Appellate Division of the Supreme Court of New York, First Department
Feb 8, 1994
201 A.D.2d 312 (N.Y. App. Div. 1994)

Opinion

February 8, 1994

Appeal from the Supreme Court, New York County (Phyllis Gangel-Jacob, J.).


The IAS Court properly determined that plaintiff's first cause of action for breach of contract was time-barred by the clear and unambiguous two-year period of limitations set forth in the policy of property insurance issued by the defendant to the plaintiff. A contractual limitation of two years after loss for the commencement of suit on a policy of insurance is valid and enforceable in New York (Brandyce v. Globe Rutgers Fire Ins. Co., 252 N.Y. 69, 71; Duke Plastics Corp. v. New York Prop. Ins. Underwriting Assn., 86 A.D.2d 818, 819), and it is undisputed that the underlying action was not commenced within two years from the date of loss.

Nor did the IAS Court err in determining that the plaintiff had failed to raise any triable issues of fact with respect to the defendant's alleged waiver of or estoppel to assert that two-year policy period of limitations, since plaintiff offers no evidence from which a clear manifestation of intent by the defendant to relinquish the protection of the contractual limitations period could be reasonably inferred or that the defendant, by its conduct, otherwise lulled the plaintiff into sleeping on its rights under the insurance contract (Gilbert Frank Corp. v Federal Ins. Co., 70 N.Y.2d 966, 968).

The delay by the defendant insurance company in completing its claims investigation did not excuse plaintiff from timely commencing the action since it was bound by the terms of the contract to either commence the action prior to the expiration of the limitations period or obtain a waiver or extension of its provision (Blitman Constr. Corp. v. Insurance Co., 66 N.Y.2d 820, 822). Nor could defendant's insurance adjuster, Mr. Meisner, have, as plaintiff asserts, lulled plaintiff into a false sense of security regarding the time for commencement of the underlying action. The record reveals that Meisner retired in December of 1988, more than one year and seven months prior to the August 5, 1990 policy period of limitations.

Equally devoid of merit is plaintiff's assertion that defendant insurer has waived or should be estopped from relying on the contractual limitations period by its delay in accepting or rejecting the claim within the two year period after the loss where the record reveals that the defendant's inability to complete its investigation and make a determination resulted primarily because of the plaintiff's repeated failure to furnish executed transcripts of examinations under oath pursuant to the policy and documents and information requested by the defendant at the examinations (see, Carat Diamond Corp. v. Underwriters at Lloyd's, 123 A.D.2d 544, 546).

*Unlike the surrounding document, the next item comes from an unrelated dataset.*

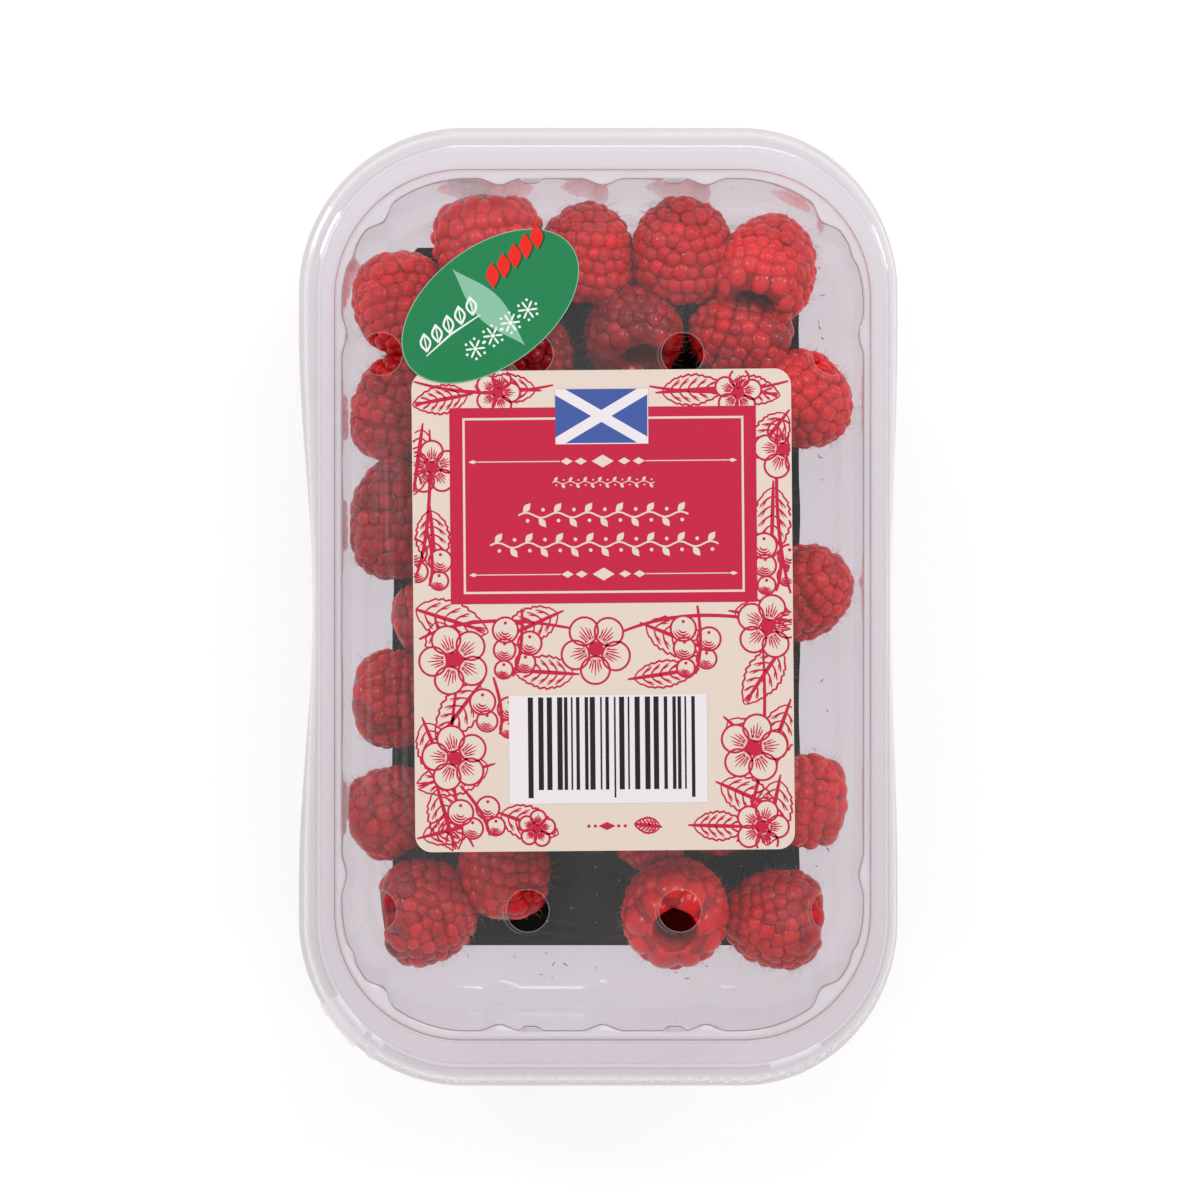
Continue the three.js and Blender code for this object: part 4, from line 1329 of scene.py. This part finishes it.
def skirt_places(stations, share, lift):
    """Places on the film's outer face, from the bead (0) to the edge of the skirt (1)."""
    flare = flare_reach(stations)
    drop = 0.5 + share * (SKIRT_DROP - 0.5)
    return outline(BEAD, FILM_TOP - drop + lift, FILM_CLEAR + FILM + lift + share * flare, stations)


def build_patches():
    """Whitish places where the film came loose from the skirt at both lower corners; the loose film is real,
    its whiteness is painted reflection.
    """
    strips = []
    for flip_x, strip in LOOSE:
        marks = np.array(strip)
        angles = np.arange(marks[0, 0], marks[-1, 0], 0.5)
        inner, outer = (np.interp(angles, marks[:, 0], marks[:, i]) for i in (1, 2))
        inner = inner + draw.uniform(0, 0.12, len(angles))
        outer = outer + draw.normal(0, 0.05, len(angles))
        stations = np.array([(1, flip_x, -1, angle) for angle in angles])
        inward = LOOSE_INWARD * np.clip(1 - inner / 0.3, 0, 1)
        rows = [
            outline(BEAD, FILM_TOP + 0.02, FILM_FLAT - inward, stations),
            outline(BEAD, FILM_TOP + 0.02, -0.35, stations),
            outline(BEAD, FILM_TOP - 0.09, 0.16, stations),
        ]
        rows += [skirt_places(stations, inner + (outer - inner) * s, 0.04) for s in (0, 0.25, 0.5, 0.75, 1)]
        strips.append((np.vstack(rows), ring_faces(rows, closed=False)))
    points, faces = merged(strips)
    make_piece("loose_patches", points, faces.tolist(), "veil")


def build_knurls():
    """Small raised dots in groups along the film's edge at the near end, and slanting nicks at its right,
    painted white as highlights of the knurled edge.
    """
    dots = []
    for step in KNURL_STEPS:
        x = step * KNURL_PITCH
        over = abs(x) - (BEAD["half"][0] - BEAD["corner"])
        flip = 1 if x > 0 else -1
        nick = step in NICK_STEPS
        for spot in range(3):
            along = (spot - 1) * KNURL_SPACING + draw.normal(0, 0.06)
            if over < 0:
                station = (2, 1, -1, x + along)
            else:
                past = math.degrees((over + along * flip) / (BEAD["corner"] + FLARE_END))
                station = (1, flip, -1, 90 - past)
            share = FILM_REACH * (0.97 - (0.1 * spot if nick else 0.05 * (spot % 2)))
            middle = skirt_places(np.array([station], float), share, 0.03)[0]
            radius = draw.uniform(*KNURL_RADIUS) * (NICK_GROWTH if nick else 1)
            corners = [middle + [radius * math.cos(a), radius * math.sin(a), 0.04 * math.sin(a)]
                       for a in np.arange(6) * math.pi / 3]
            dots.append(([middle + [0, 0, 0.08], *corners], [(0, 1 + i, 1 + (i + 1) % 6) for i in range(6)]))
    points, faces = merged(dots)
    make_piece("skirt_knurls", points, faces.tolist(), "painted_glint")


def build_vent_glints():
    """Painted highlights on the cut edges of the vent holes, where they catch the light, and a faint painted
    light arc beside them.
    """
    rims = Print("vent_rims", "rim", "clear_film", FILM_TOP + 0.006, (0.0, 0.0), 0.0)
    radius = VENT_RADIUS + 0.08
    for x, y in VENTS:
        beside = abs(x - LABEL_CENTRE[0]) >= LABEL_SIZE[0] / 2
        if beside or abs(y - LABEL_CENTRE[1]) >= LABEL_SIZE[1] / 2:
            rims.stroke([*circle(x, y, radius, 48), (x + radius, y)], 0.15)
            rims.stroke(arc(x - 0.3, y - 0.2, 4.6, 4.5, np.linspace(2.4, 4.6, 18)), 0.12, 0.3)
    rims.build()


def build_stage():
    """A white table that glows a little, so that nothing casts a shadow on it."""
    mesh = bpy.data.meshes.new("floor")
    reach = FLOOR_REACH * MM
    corners = [(-reach, -reach, 0), (reach, -reach, 0), (reach, reach, 0), (-reach, reach, 0)]
    mesh.from_pydata(corners, [], [(0, 1, 2, 3)])
    material, tree = new_tree("floor_white")
    lit = node(tree, "BsdfDiffuse", {"Color": grey(0.35)}).outputs[0]
    glow = node(tree, "Emission", {"Color": grey(1.0), "Strength": 0.7}).outputs[0]
    finish_tree(tree, node(tree, "AddShader", {0: lit, 1: glow}).outputs[0])
    mesh.materials.append(material)
    floor = add_object("floor", mesh)
    floor.location.z = -FLOOR_DROP * MM


def build_light():
    """An even white room, and three soft lamps beside and behind the punnet."""
    world = bpy.data.worlds.new("studio")
    bpy.context.scene.world = world
    world.use_nodes = True
    background = world.node_tree.nodes["Background"]
    background.inputs["Color"].default_value = grey(1.0)
    background.inputs["Strength"].default_value = 0.6
    for name, place, size, power in (
        ("soft_left", (-0.9, 0.5, 0.9), 0.3, 3.6),
        ("soft_right", (0.9, 0.4, 0.9), 0.3, 3.6),
        ("soft_top", (0.1, 0.75, 1.1), 0.5, 3.5),
    ):
        light = bpy.data.lights.new(name, "AREA")
        light.size = size
        light.energy = power
        lamp = add_object(name, light)
        lamp.location = place
        lamp.rotation_mode = "QUATERNION"
        lamp.rotation_quaternion = (-Vector(place)).to_track_quat("-Z", "Y")


build_stage()
build_light()
build_tray()
build_pad()
covered = [(x, y, *COVERED_SIZE, i * COVERED_TURN, (i % COVERED_TIPS) * COVERED_TIP, 0.0, CROWN)
           for i, (x, y) in enumerate(COVERED)]
build_berries("berries_upper", SHOWN[:UPPER], FINE_DOME, ["berries"])
build_berries("berries_lower", SHOWN[UPPER:], FINE_DOME)
build_berries("berries_covered", covered, PLAIN_DOME)
build_film()
build_label()
build_sticker()
build_hairs()
build_specks()
build_patches()
build_knurls()
build_vent_glints()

The second, and only remaining, cause of action of the plaintiff's complaint, seeking damages for alleged unfair claims practices in violation of General Business Law § 349 and Insurance Law § 2601, was also properly dismissed, as lacking any evidentiary support, since plaintiff failed to allege a recurrent, rather than an isolated, deceptive business practice by the defendant, aimed at the public at large, rather than the plaintiff alone (General Business Law § 349; Dano v. Royal Globe Ins. Co., 59 N.Y.2d 827, 829), nor alleged that the unfair claim settlement practices complained of were without just cause and were performed with such frequency as to indicate a general business practice, as is specifically required to constitute a violation of Insurance Law § 2601.

Finally, the IAS Court did not abuse its discretion in denying plaintiff's cross motion seeking leave to amend the complaint to add a cause of action for deprivation of property without due process premised upon 42 U.S.C. § 1983, where, as here, plaintiff's conclusory allegations in the complaint are insufficient to establish that the alleged violations of fair claims practices were committed under "color of State law" and that the defendant exercised powers that are traditionally the exclusive prerogative of the State (Miriam P. v. City of New York, 163 A.D.2d 39, 41, lv denied sub nom. Paredes v. City of New York, 76 N.Y.2d 712).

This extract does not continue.